First, thank you for the kind words. I write this stuff for my own enjoyment so it is always a very pleasant surprise when other people find it interesting and enjoyable. I really do appreciate it.

As for the parts about slavery, my goal was to make them as true to the real history as I could make them. Same goes for the descriptions of wartime atrocities in the chapter I just posted. I change the details to fit the story and the in-game events that it is based on, but the descriptions are all based on real history. The time period covered by EUIV is fascinating and it is probably my favorite to study and read about. But it was also brutal and dark and filled with human suffering. My goal is to make both aspects come through. I just couldn't bring myself to write about the Iberian War in Chapter 53 as some glorious jaunt through Spain, laying low a hated enemy. When the Spanish were invading Italy, they were the villains, bringing war to another people for their own aggrandizement.
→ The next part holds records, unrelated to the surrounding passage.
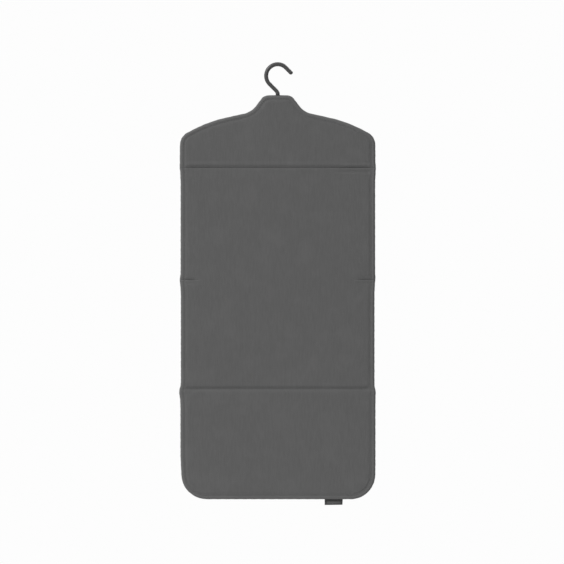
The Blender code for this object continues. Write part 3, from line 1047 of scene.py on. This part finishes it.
def hook_line(radius):
    """Centre line of the sleeve, from its tip round the bend to the neck, as (x, z) points."""
    centre = np.array((0.0, radius - HOOK_BEND))
    bend = arc(centre, HOOK_BEND, 45, 225, 73)
    tip = bend[0] + np.array((1, -1)) * math.sqrt(0.5) * HOOK_TIP
    corner = np.array((0.0, centre[1] - HOOK_BEND * math.sqrt(2)))
    reach = HOOK_FILLET * math.tan(math.radians(22.5))
    start = corner + np.array((-1, 1)) * math.sqrt(0.5) * reach
    turn = arc(np.array((-HOOK_FILLET, corner[1] - reach)), HOOK_FILLET, 45, 0, 13)
    end = np.array((0.0, TOP - SLEEVE_SINK))
    line = [tip] + straight(tip, bend[0], 6) + bend[1:]
    return np.array(line + straight(bend[-1], start, 10) + turn[1:] + straight(turn[-1], end, 8))


def tube_points(line, radii):
    """Rings of points round a line of (x, z) points, with its own radius at each."""
    points = []
    for (x, z), (out_x, out_z), radius in zip(line, outward_normals(line), radii):
        for m in range(SLEEVE_SIDES):
            angle = 2 * math.pi * m / SLEEVE_SIDES
            out, deep = math.cos(angle) * radius, math.sin(angle) * radius
            points.append((x + out_x * out, deep, z + out_z * out))
    return points


def make_hook():
    radius = (SLEEVE_BOX[1][1] - SLEEVE_BOX[0][1]) / 2
    line = hook_line(radius)
    forward = unit(line[0] - line[1])
    full, radii = [], []
    for step in range(DOME_STEPS):
        angle = math.radians(88) * (1 - step / DOME_STEPS)
        full.append(line[0] + forward * radius * math.sin(angle))
        radii.append(radius * math.cos(angle))
    full += list(line[:-2])
    radii += [radius] * (len(line) - 2)
    for height, share in HEM:
        full.append(line[-1] + np.array((0.0, height)))
        radii.append(radius * share)
    points = tube_points(np.array(full), radii)
    faces = bar_faces(len(full), SLEEVE_SIDES)
    made = new_piece("hook_sleeve_skin", points, faces, SLEEVE)
    settle_normals(made)
    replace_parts(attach(made, "hook"), "hook_sleeve")


make_hook()


# ---------------------------------------------------------------- label
LABEL_LAYER = 0.00034
LABEL_COLUMNS = 28
LABEL_ROWS = 16
LABEL_BEND_STEPS = 6
# Height over the label's lower end down to which its two layers are flat
LABEL_FOLD = 0.0004
# How the hanging label differs from flat at its lower end: narrowing, depth of its wave, how far
# forward it swings, and how far it tips sideways
LABEL_NARROWING = 0.0012
LABEL_WAVE = 0.0007
LABEL_SWING = 0.0008
LABEL_TIP = 0.0004


def make_label():
    """A woven label folded double, hanging from the back of the lower edge."""
    (x0, y0, z0), (x1, y1, z1) = LABEL_BOX
    front_y, back_y = y0 + LABEL_LAYER / 2, y1 - LABEL_LAYER / 2
    low = z0 + LABEL_FOLD
    down = np.linspace(0, 1, LABEL_ROWS + 1)
    section = [(front_y, z1 - (z1 - low) * share) for share in down]
    bend = (back_y - front_y) / 2
    for step in range(1, LABEL_BEND_STEPS):
        angle = math.pi * step / LABEL_BEND_STEPS
        section.append((front_y + bend * (1 - math.cos(angle)), low - bend * math.sin(angle)))
    section += [(back_y, low + (z1 - low) * share) for share in down]
    points = []
    for y, z in section:
        drop = (z1 - z) / (z1 - z0)
        for share in np.linspace(0, 1, LABEL_COLUMNS + 1):
            x = x0 + (x1 - x0 - drop * LABEL_NARROWING) * share
            forward = LABEL_WAVE * math.sin(math.pi * share * 1.3 + 0.4) + LABEL_SWING
            points.append((x, y - drop * forward, z + LABEL_TIP * drop * (share - 0.5)))
    width = LABEL_COLUMNS + 1
    faces = [
        (j * width + i, (j + 1) * width + i, (j + 1) * width + i + 1, j * width + i + 1)
        for j in range(len(section) - 1)
        for i in range(LABEL_COLUMNS)
    ]
    made = new_piece("label_folded", points, faces, LABEL)
    settle_normals(made)
    thicken(made, LABEL_LAYER, 0.0)
    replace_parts(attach(made, BODIES["lower"]), "label")


make_label()


# ---------------------------------------------------------------- CAD pieces that stay
def hardboard():
    made = Nodes("hardboard", 0.75, specular=0.3)
    made.colour(made.ramp(made.noise(500, 4.0), (0.3, (0.20, 0.13, 0.08)), (0.7, (0.36, 0.26, 0.17))))
    made.bump(made.noise(900, 3.0), 0.0001, 0.4)
    return made.material


def metal(name, level, roughness):
    made = Nodes(name, roughness, metallic=1.0)
    made.colour(made.ramp(made.noise(150, 3.0, (1, 1, 0.1)), (0.3, grey(level)), (0.7, grey(level * 1.2))))
    made.bump(made.noise(1800, 1.0, (1, 1, 0.05)), 0.00003, 0.3)
    return made.material


def block_plastic():
    made = Nodes("block_plastic", 0.5, specular=0.4)
    made.colour(made.ramp(made.noise(80, 2.0), (0.3, grey(0.07)), (0.7, grey(0.09))))
    made.bump(made.noise(1500, 2.0), 0.00005, 0.3)
    return made.material


def finish_cad():
    board = hardboard()
    steel = metal("rod_steel", 0.10, 0.35)
    alloy = metal("rivet_alloy", 0.6, 0.35)
    plastic = block_plastic()
    looks = {f"{name}_core": board for name in SECTIONS}
    looks.update(hook_rod=steel, hook_collar=steel, neck_block=plastic)
    looks.update(neck_rivet_left=alloy, neck_rivet_right=alloy)
    for node, look in looks.items():
        for slot in frame["nodes"][node].material_slots:
            slot.material = look


finish_cad()


# ---------------------------------------------------------------- camera, floor and light
SENSOR = 36.0
VIEW_WIDTH = 1.276
CAMERA_DISTANCE = 7.0
AIM = (0.0097, 0.0, -0.488)
FLOOR_Z = CAD_BOX[0][2] - 0.60
FLOOR_RADIUS = 1.5
# Shares of the floor's radius between which it fades
FADE = (0.45, 0.96)
FLOOR_GREY = 0.85
WHITE = 0.982
# The studio is white to the camera and lights the board with this share of it
FILL_LIGHT = 0.50
LIGHT_AIM = (0, 0, -0.5)


def make_camera():
    data = bpy.data.cameras.new("camera")
    data.sensor_width = SENSOR
    data.lens = SENSOR * CAMERA_DISTANCE / VIEW_WIDTH
    data.clip_end = 60.0
    camera = linked("camera", data)
    camera.location = (AIM[0], -CAMERA_DISTANCE, AIM[2])
    camera.rotation_euler = (math.radians(90), 0, 0)
    bpy.context.scene.camera = camera


def make_floor():
    """A pale floor well under the hanging board, fading into the studio's white."""
    shape = bmesh.new()
    bmesh.ops.create_circle(shape, cap_ends=True, segments=96, radius=FLOOR_RADIUS)
    mesh = bpy.data.meshes.new("floor")
    shape.to_mesh(mesh)
    shape.free()
    floor = linked("floor", mesh)
    floor.location = (0, 0, FLOOR_Z)
    made = Nodes("pale_floor", 0.9, specular=0.0)
    x, y, _ = made.coordinates()
    square = made.math("ADD", made.math("MULTIPLY", x, x), made.math("MULTIPLY", y, y))
    far = made.math("DIVIDE", made.math("SQRT", square), FLOOR_RADIUS)
    near_share, far_share = FADE
    made.colour(made.ramp(far, (near_share, grey(FLOOR_GREY)), (far_share, grey(0.0))))
    glow = made.ramp(far, (near_share, grey(0.0)), (far_share, grey(WHITE)))
    made.link(glow, made.shader.inputs["Emission Color"])
    made.shader.inputs["Emission Strength"].default_value = 1.0
    mesh.materials.append(made.material)


def area_light(name, location, size, power):
    data = bpy.data.lights.new(name, "AREA")
    data.shape = "DISK"
    data.size = size
    data.energy = power
    lamp = linked(name, data)
    lamp.location = location
    lamp.rotation_euler = (Vector(LIGHT_AIM) - Vector(location)).to_track_quat("-Z", "Y").to_euler()


def make_world():
    world = bpy.data.worlds.new("studio")
    world.use_nodes = True
    tree = world.node_tree
    background = tree.nodes["Background"]
    background.inputs["Color"].default_value = (WHITE, WHITE, WHITE, 1.0)
    background.inputs["Strength"].default_value = FILL_LIGHT
    seen = tree.nodes.new("ShaderNodeBackground")
    seen.inputs["Color"].default_value = (WHITE, WHITE, WHITE, 1.0)
    mix = tree.nodes.new("ShaderNodeMixShader")
    path = tree.nodes.new("ShaderNodeLightPath")
    tree.links.new(path.outputs["Is Camera Ray"], mix.inputs["Fac"])
    tree.links.new(background.outputs[0], mix.inputs[1])
    tree.links.new(seen.outputs[0], mix.inputs[2])
    tree.links.new(mix.outputs[0], tree.nodes["World Output"].inputs["Surface"])
    bpy.context.scene.world = world


make_camera()
make_floor()
make_world()
area_light("key", (-4.4, -3.8, 3.9), size=2.0, power=488)
area_light("back_key", (2.2, 2.4, 1.8), size=1.6, power=105)
bpy.context.scene.view_settings.view_transform = "Standard"
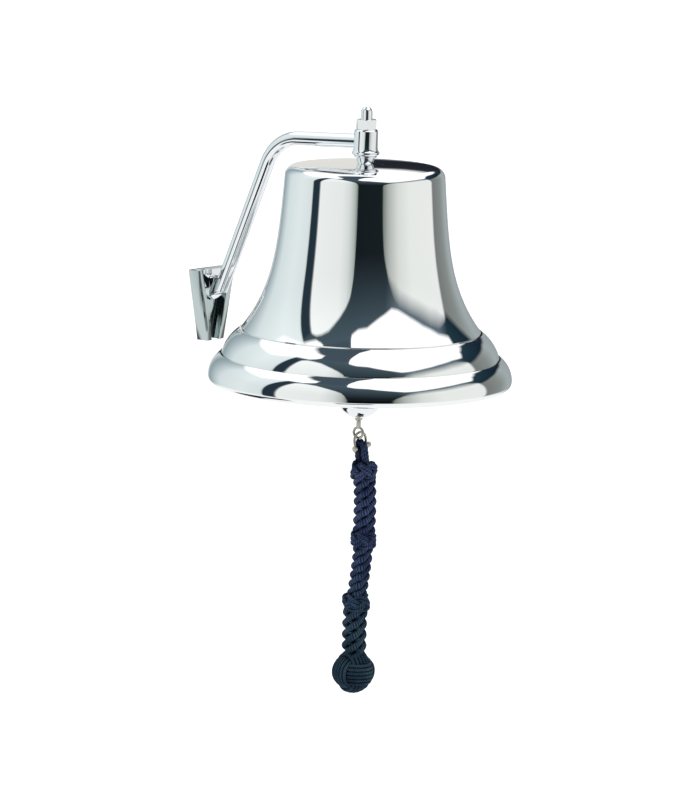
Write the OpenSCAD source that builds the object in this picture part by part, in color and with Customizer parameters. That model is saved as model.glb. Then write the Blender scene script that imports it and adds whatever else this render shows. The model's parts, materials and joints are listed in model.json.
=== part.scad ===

But if that was true, I would be a cheap storyteller if I didn't make the reverse true when the Italians invaded Spain. When I was playing this in-game, I had no real reason to issue a DOW on Spain other than that I was bored and wanted their islands. I thought the story should reflect that as well. Oh, and I wanted to get the mission achievement, can't forget that of course.

Speaking of story, I haven't posted a vignette in a while. The reason for that is that I have had tons of ideas but have not kept them under control. So instead of a couple of shot stories that I completed, what I have has kind of spiraled into a ton of different story arcs but they are all half finished. They are all focused on the events depicted in chapters 52 and 53 but I am not sure how I am going to bring them all together. I am also trying to bring in a more diverse cast of characters than just kings and ministers. I have long meant to highlight some of the more mundane parts of life in these times but largely I think I have fallen short, so I am trying to correct that too.

Anyway, I'm not exactly sure how I am going to resume adding them in but I do plan to figure something out. Thanks again for reading, especially this non-story post I just rambled on.